Start Dataset extract

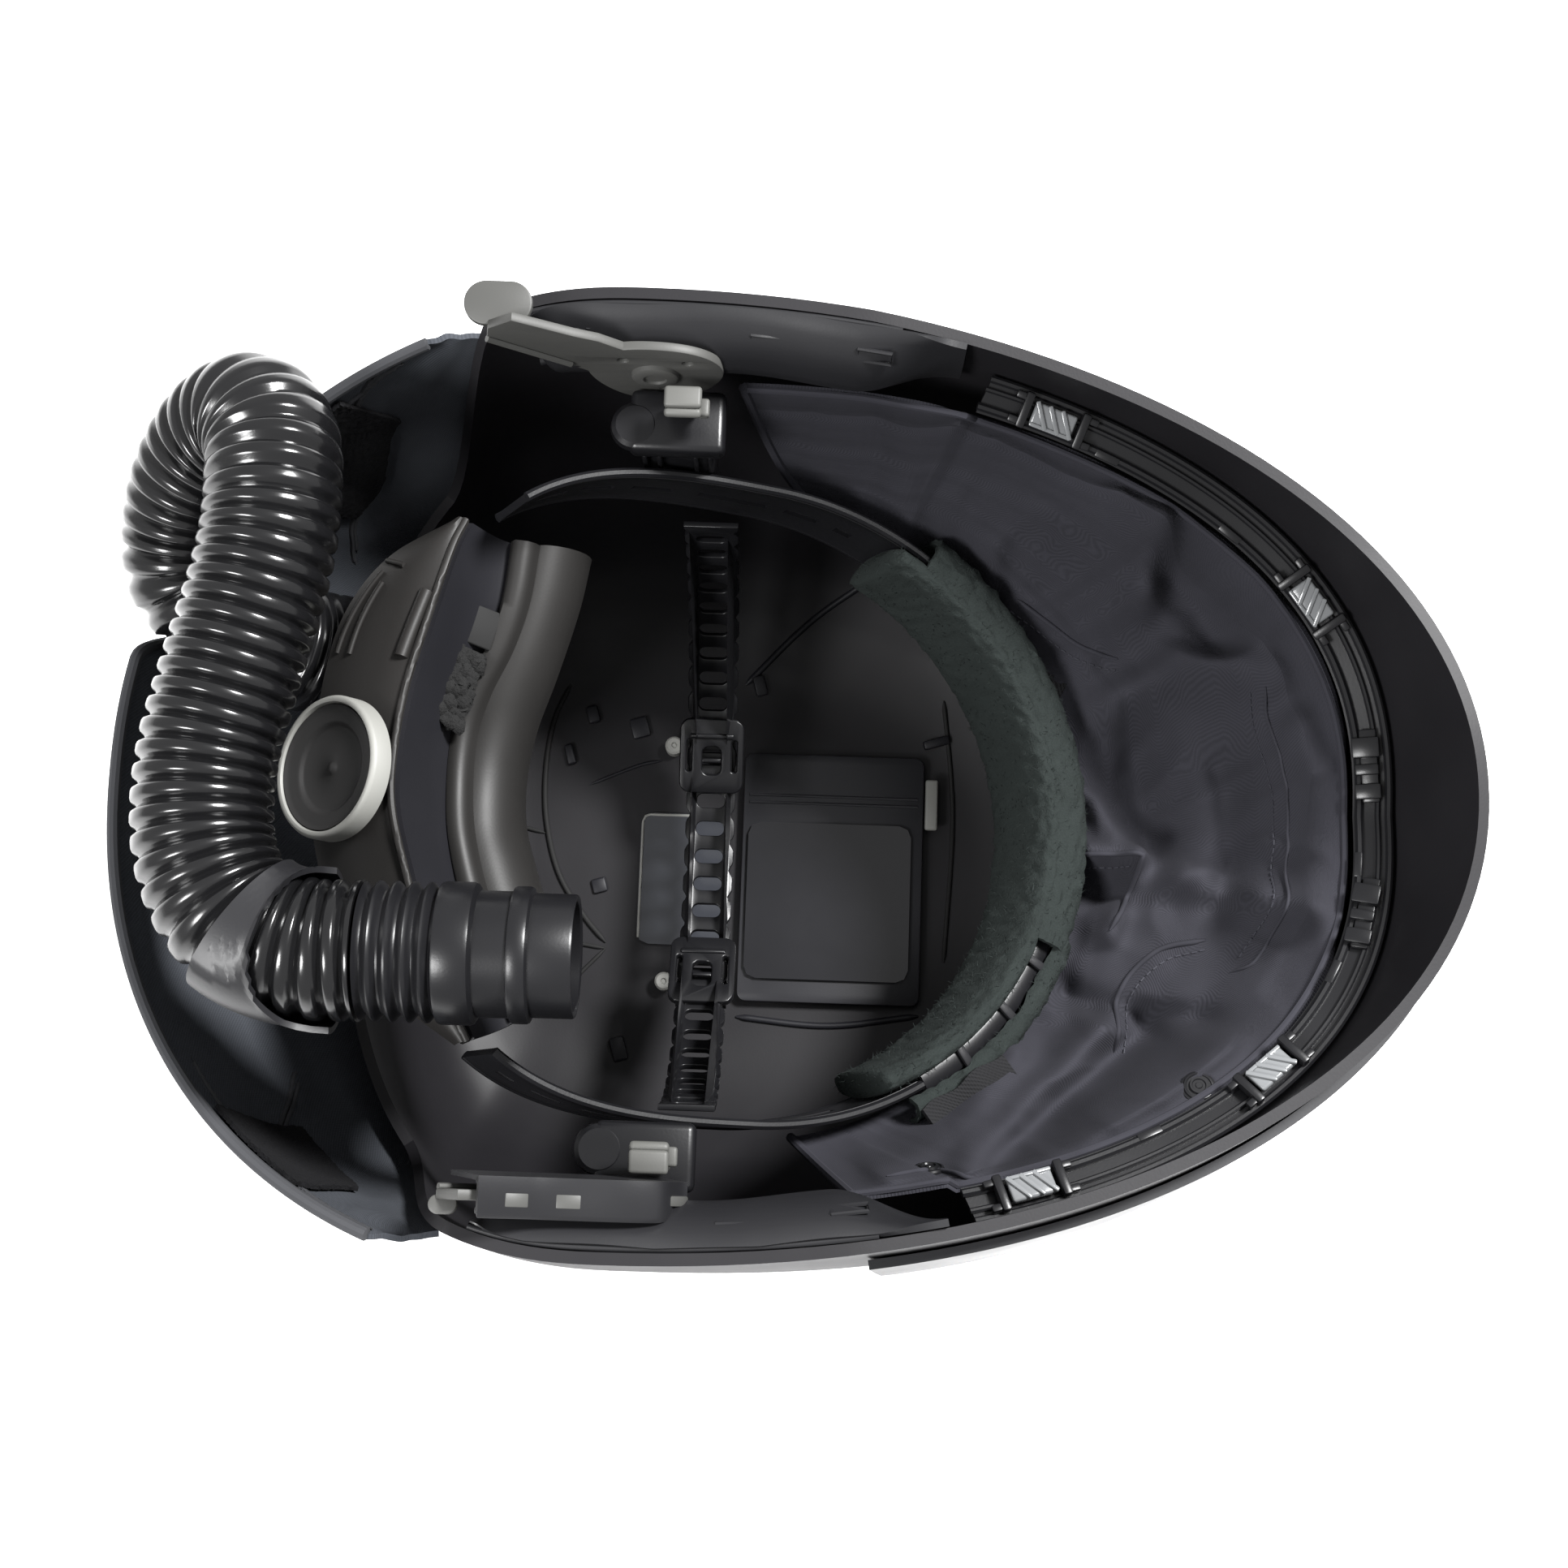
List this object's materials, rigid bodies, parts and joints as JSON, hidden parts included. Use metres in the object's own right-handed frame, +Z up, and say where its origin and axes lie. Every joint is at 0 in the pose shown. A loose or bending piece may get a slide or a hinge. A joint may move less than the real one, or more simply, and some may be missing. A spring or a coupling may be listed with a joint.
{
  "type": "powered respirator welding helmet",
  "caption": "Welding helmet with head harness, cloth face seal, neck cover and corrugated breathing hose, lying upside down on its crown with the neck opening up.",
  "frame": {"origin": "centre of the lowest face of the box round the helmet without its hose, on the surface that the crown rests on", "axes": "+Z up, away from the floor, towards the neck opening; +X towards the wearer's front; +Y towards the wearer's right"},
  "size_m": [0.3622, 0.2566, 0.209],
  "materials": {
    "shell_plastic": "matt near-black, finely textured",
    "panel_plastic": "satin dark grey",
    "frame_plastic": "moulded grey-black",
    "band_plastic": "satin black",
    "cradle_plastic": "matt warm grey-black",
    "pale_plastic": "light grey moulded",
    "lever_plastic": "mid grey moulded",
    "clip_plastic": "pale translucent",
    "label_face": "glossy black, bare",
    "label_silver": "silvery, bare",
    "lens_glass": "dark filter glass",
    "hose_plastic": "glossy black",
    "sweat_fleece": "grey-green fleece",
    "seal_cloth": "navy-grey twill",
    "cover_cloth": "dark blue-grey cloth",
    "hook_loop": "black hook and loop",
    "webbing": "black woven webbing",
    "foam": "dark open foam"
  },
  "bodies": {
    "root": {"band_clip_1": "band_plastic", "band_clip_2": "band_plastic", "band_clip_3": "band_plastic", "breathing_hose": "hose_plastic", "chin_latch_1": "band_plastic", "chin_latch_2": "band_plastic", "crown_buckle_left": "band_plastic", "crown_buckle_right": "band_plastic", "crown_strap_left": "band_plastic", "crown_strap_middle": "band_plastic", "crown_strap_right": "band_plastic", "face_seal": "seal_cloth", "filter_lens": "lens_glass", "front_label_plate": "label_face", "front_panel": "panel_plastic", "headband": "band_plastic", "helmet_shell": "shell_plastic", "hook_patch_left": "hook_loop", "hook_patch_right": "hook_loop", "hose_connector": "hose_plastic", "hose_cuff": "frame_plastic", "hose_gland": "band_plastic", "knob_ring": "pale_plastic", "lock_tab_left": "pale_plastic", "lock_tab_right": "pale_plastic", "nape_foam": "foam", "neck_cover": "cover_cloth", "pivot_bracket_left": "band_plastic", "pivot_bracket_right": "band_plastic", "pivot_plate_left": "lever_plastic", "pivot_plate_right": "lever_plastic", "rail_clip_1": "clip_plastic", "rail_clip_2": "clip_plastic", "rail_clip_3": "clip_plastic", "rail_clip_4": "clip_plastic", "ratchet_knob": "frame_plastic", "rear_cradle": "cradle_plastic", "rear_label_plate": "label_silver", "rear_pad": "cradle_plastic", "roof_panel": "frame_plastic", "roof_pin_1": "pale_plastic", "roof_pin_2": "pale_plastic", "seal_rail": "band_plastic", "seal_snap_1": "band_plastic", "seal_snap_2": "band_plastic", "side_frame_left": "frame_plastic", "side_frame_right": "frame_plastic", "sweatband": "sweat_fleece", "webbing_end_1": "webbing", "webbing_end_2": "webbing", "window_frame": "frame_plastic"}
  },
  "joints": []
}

End Dataset extract

**Description of the task**
Recite the full listing above exactly.

**Exercise answer**
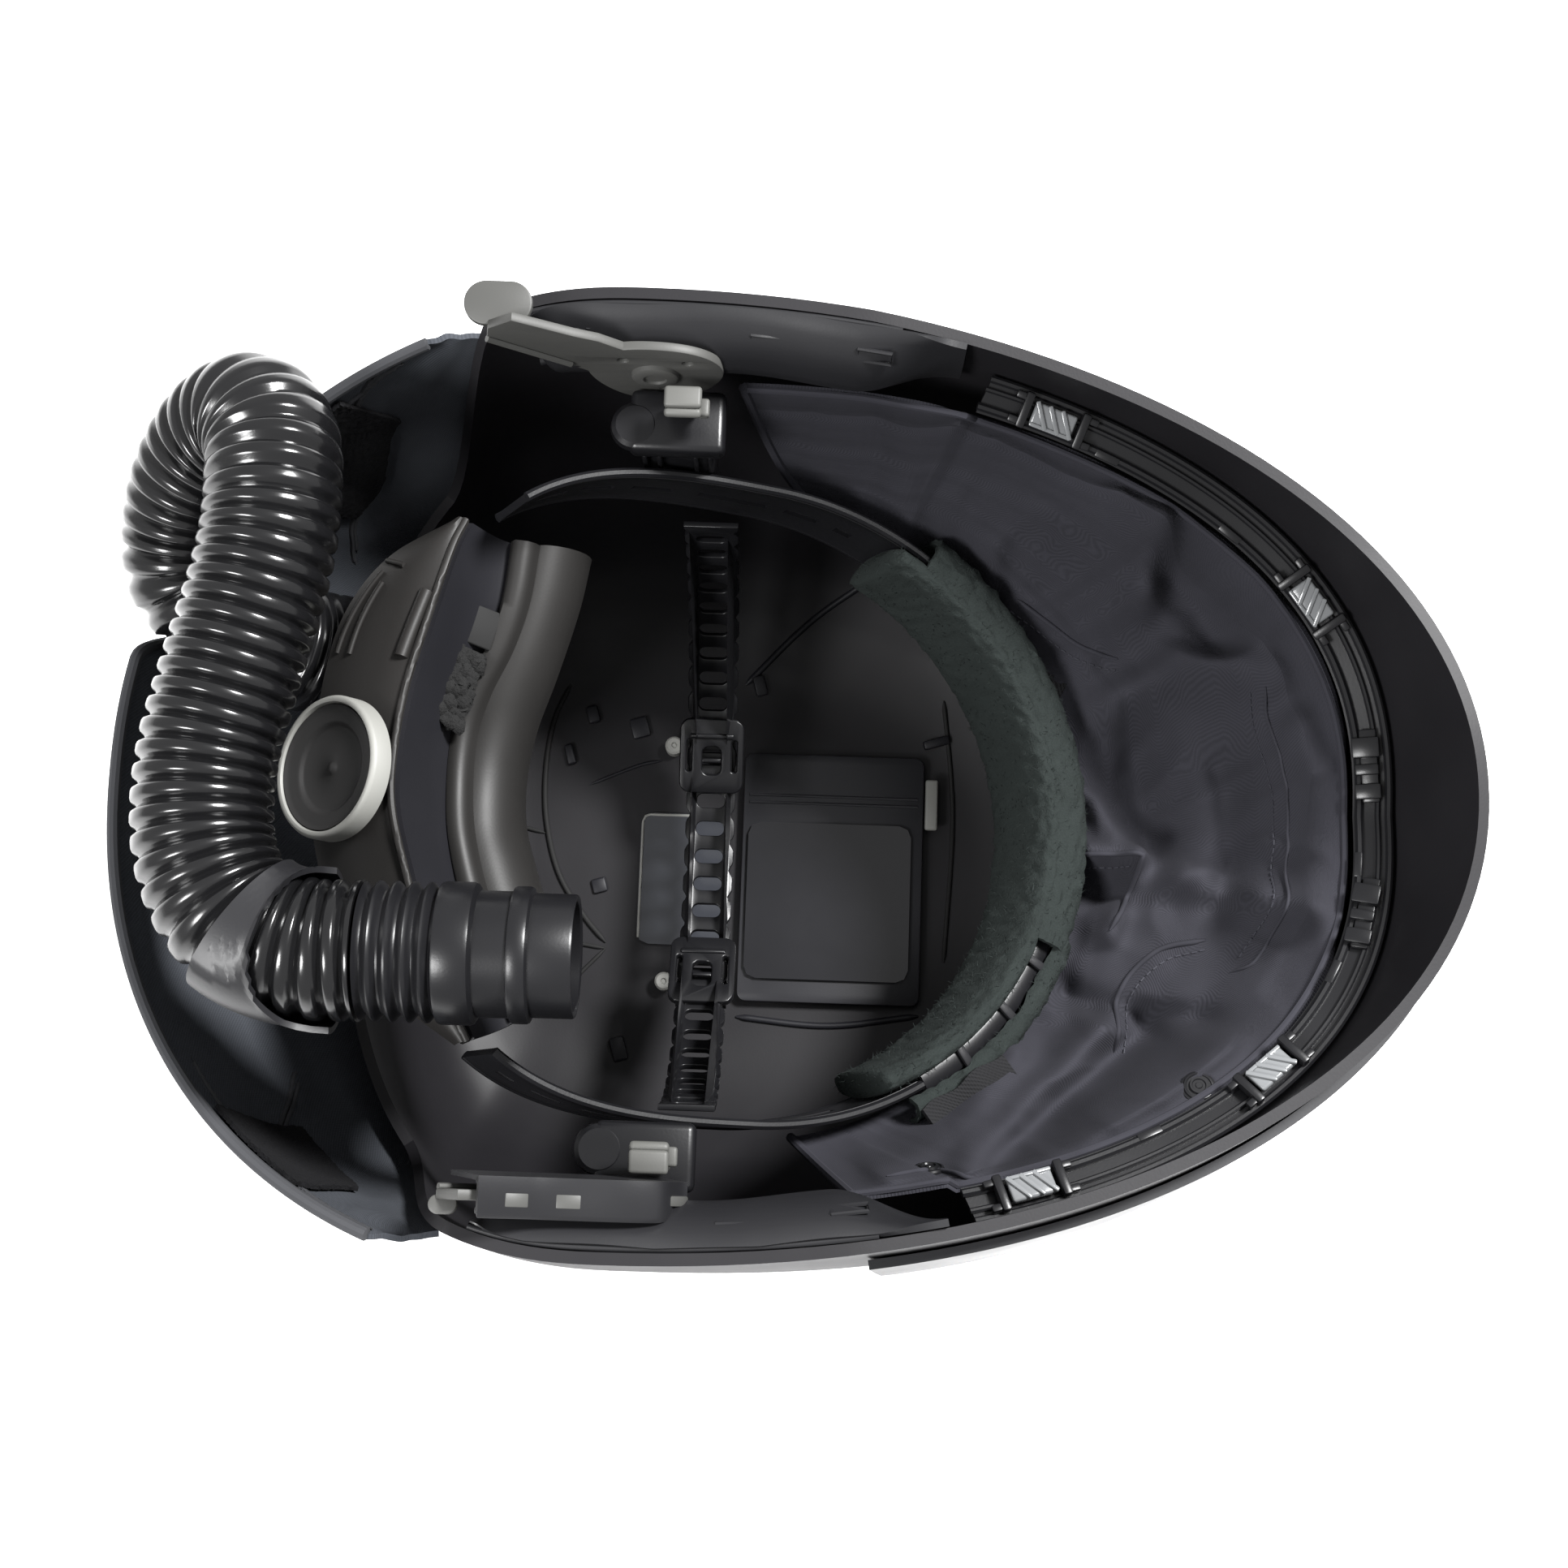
List this object's materials, rigid bodies, parts and joints as JSON, hidden parts included. Use metres in the object's own right-handed frame, +Z up, and say where its origin and axes lie. Every joint is at 0 in the pose shown. A loose or bending piece may get a slide or a hinge. A joint may move less than the real one, or more simply, and some may be missing. A spring or a coupling may be listed with a joint.
{
  "type": "powered respirator welding helmet",
  "caption": "Welding helmet with head harness, cloth face seal, neck cover and corrugated breathing hose, lying upside down on its crown with the neck opening up.",
  "frame": {"origin": "centre of the lowest face of the box round the helmet without its hose, on the surface that the crown rests on", "axes": "+Z up, away from the floor, towards the neck opening; +X towards the wearer's front; +Y towards the wearer's right"},
  "size_m": [0.3622, 0.2566, 0.209],
  "materials": {
    "shell_plastic": "matt near-black, finely textured",
    "panel_plastic": "satin dark grey",
    "frame_plastic": "moulded grey-black",
    "band_plastic": "satin black",
    "cradle_plastic": "matt warm grey-black",
    "pale_plastic": "light grey moulded",
    "lever_plastic": "mid grey moulded",
    "clip_plastic": "pale translucent",
    "label_face": "glossy black, bare",
    "label_silver": "silvery, bare",
    "lens_glass": "dark filter glass",
    "hose_plastic": "glossy black",
    "sweat_fleece": "grey-green fleece",
    "seal_cloth": "navy-grey twill",
    "cover_cloth": "dark blue-grey cloth",
    "hook_loop": "black hook and loop",
    "webbing": "black woven webbing",
    "foam": "dark open foam"
  },
  "bodies": {
    "root": {"band_clip_1": "band_plastic", "band_clip_2": "band_plastic", "band_clip_3": "band_plastic", "breathing_hose": "hose_plastic", "chin_latch_1": "band_plastic", "chin_latch_2": "band_plastic", "crown_buckle_left": "band_plastic", "crown_buckle_right": "band_plastic", "crown_strap_left": "band_plastic", "crown_strap_middle": "band_plastic", "crown_strap_right": "band_plastic", "face_seal": "seal_cloth", "filter_lens": "lens_glass", "front_label_plate": "label_face", "front_panel": "panel_plastic", "headband": "band_plastic", "helmet_shell": "shell_plastic", "hook_patch_left": "hook_loop", "hook_patch_right": "hook_loop", "hose_connector": "hose_plastic", "hose_cuff": "frame_plastic", "hose_gland": "band_plastic", "knob_ring": "pale_plastic", "lock_tab_left": "pale_plastic", "lock_tab_right": "pale_plastic", "nape_foam": "foam", "neck_cover": "cover_cloth", "pivot_bracket_left": "band_plastic", "pivot_bracket_right": "band_plastic", "pivot_plate_left": "lever_plastic", "pivot_plate_right": "lever_plastic", "rail_clip_1": "clip_plastic", "rail_clip_2": "clip_plastic", "rail_clip_3": "clip_plastic", "rail_clip_4": "clip_plastic", "ratchet_knob": "frame_plastic", "rear_cradle": "cradle_plastic", "rear_label_plate": "label_silver", "rear_pad": "cradle_plastic", "roof_panel": "frame_plastic", "roof_pin_1": "pale_plastic", "roof_pin_2": "pale_plastic", "seal_rail": "band_plastic", "seal_snap_1": "band_plastic", "seal_snap_2": "band_plastic", "side_frame_left": "frame_plastic", "side_frame_right": "frame_plastic", "sweatband": "sweat_fleece", "webbing_end_1": "webbing", "webbing_end_2": "webbing", "window_frame": "frame_plastic"}
  },
  "joints": []
}